Workers won their demands just 48 hours before what would have been the largest healthcare strike in decades
Kaiser Permanente, one of the largest healthcare providers and hospital networks in the US, reached a tentative agreement with an alliance of unions just two days before a historic strike.
The four-year agreement includes pay raises and measures to address understaffing, while withdrawing a two-tier pay system that would pay new hires up to a third less than current workers. In the next few weeks, workers will vote to ratify it and continue to work as scheduled.
Jeanne Narmore, a phlebotomist who’s been working at Kaiser for 25 years, told Monica Cruz, “The past two nights have been really rough, stressful, and sleepless for us. We are very emotional and relieved that a tentative agreement has been reached.” She continued, “We are remaining hopeful that we will be able to ratify the contract in the coming weeks!”
Over 35,000 healthcare workers were set to strike at hundreds of facilities and pharmacies nationwide. The workers were willing to strike over a contract that would offer existing employees a 1% pay raise and create a two-tier pay system, likely worsening a major understaffing crisis.
“1% – that’s a slap in the face,” Brenda Del Sol, a member service representative who has worked at a Kaiser member call center in southern California for eight years, told Monica Cruz. “And now, we all unanimously voted for a strike. We just feel we want to be respected for all our effortless dedication to our members, to our employers.”
She continued, “I was actually crying with members on the phone because the first few weeks of the pandemic, it was just a madhouse. Our phones were going literally nonstop.”
With over 12.5 million members, Kaiser is one the largest healthcare providers in the US.
The workers are represented by three unions, which make up the Alliance of Healthcare Unions, including the United Nurses Associations of California/Union of Health Care Professionals, the Oregon Federation of Nurses & Health Professionals, and the United Steelworkers Local 7600. The Alliance has been pushing for 4% raises, no two-tier pay system and an assurance that management will maintain safe staffing levels.

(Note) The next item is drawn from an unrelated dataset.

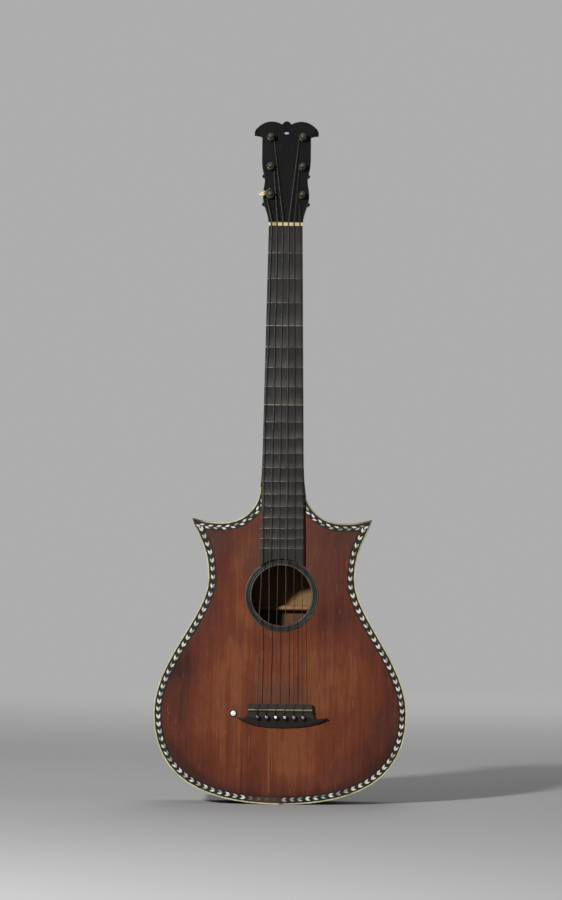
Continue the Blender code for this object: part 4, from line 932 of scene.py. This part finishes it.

Understaffed and underpaid
The issue of staffing at hospitals, nursing homes and rehabilitation facilities has become a crisis, worsened by the pandemic. In September alone, the healthcare industry lost 17,500 jobs.
Kaiser claims that its employees are being overpaid, citing this as the reasoning behind their proposed two-tier pay system. Kaiser Pemanente made $6.4 billion last year and it even returned $500 million in additional funding from the federal government.
“Ultimately, Kaiser’s not hurting for any money,” said Brenda Del Sol. “They’re saying that they’re thinking about the future, but Kaiser gains over a hundred thousand members each year – pandemic or no pandemic – and with a pandemic, they actually gained membership.”
Under Kaiser’s old proposal, if union members do not agree with the two-tier system, Kaiser will unilaterally cut the current wage rate by 15% for all future hires. According to the Alliance of Healthcare Unions, it’s a “heads we win, tails you lose” proposition.
The measure would pay workers hired in 2023 or after only a third of what more senior employees are paid. And this isn’t the first time the organization has pushed a two-tier pay system.
In 2019, Kaiser backed down from a similar two-tier plan after more than 80,000 workers voted to strike. And in 1986, workers struck for six weeks against another two-tier proposal, but Kaiser won out after workers ended the strike.
“The two-tier system would be disastrous,” said Jodi Barschow, president of the Oregon Federation of Nurses and Health Professionals. “It wouldn’t just impact us and Kaiser. Kaiser is industry-leading.”
Thousands of workers are currently on strike at Kellogg’s and John Deere over similar two-tier pay proposals.
Kaiser has also been charged with racism in its pay practices. Earlier this year, the company settled two racial discrimination class-action lawsuits filed by Black and Latino workers, including current and former employees, totaling $18.9 million. The second suit alleges that the organization was paying these employees less than white workers and disproportionately hiring them to lower-paying positions.
A moment of reckoning for US healthcare
Healthcare costs in the US soar higher than those in most other highly-developed countries, while ranking last in terms of performance and quality of care. Inequity is rampant, echoing larger disparities along racial, gender and class lines.
The pandemic exacerbated many of these pre-existing issues, igniting a wave of recent strikes at hospitals and care facilities across the country and reflecting the larger swell of labor organizing across the board.
Jeanne Narmore held back tears while explaining, “When we’re working fast to try to save someone or working fast to try to get stuff done at the end of the night, mistakes can happen. When we’re working short [on staff] day in and day out, it just leads to us getting hurt and patients getting hurt because of errors being made. And when the mistake happens, that’s a person’s life that can be jeopardized. They can’t afford that.”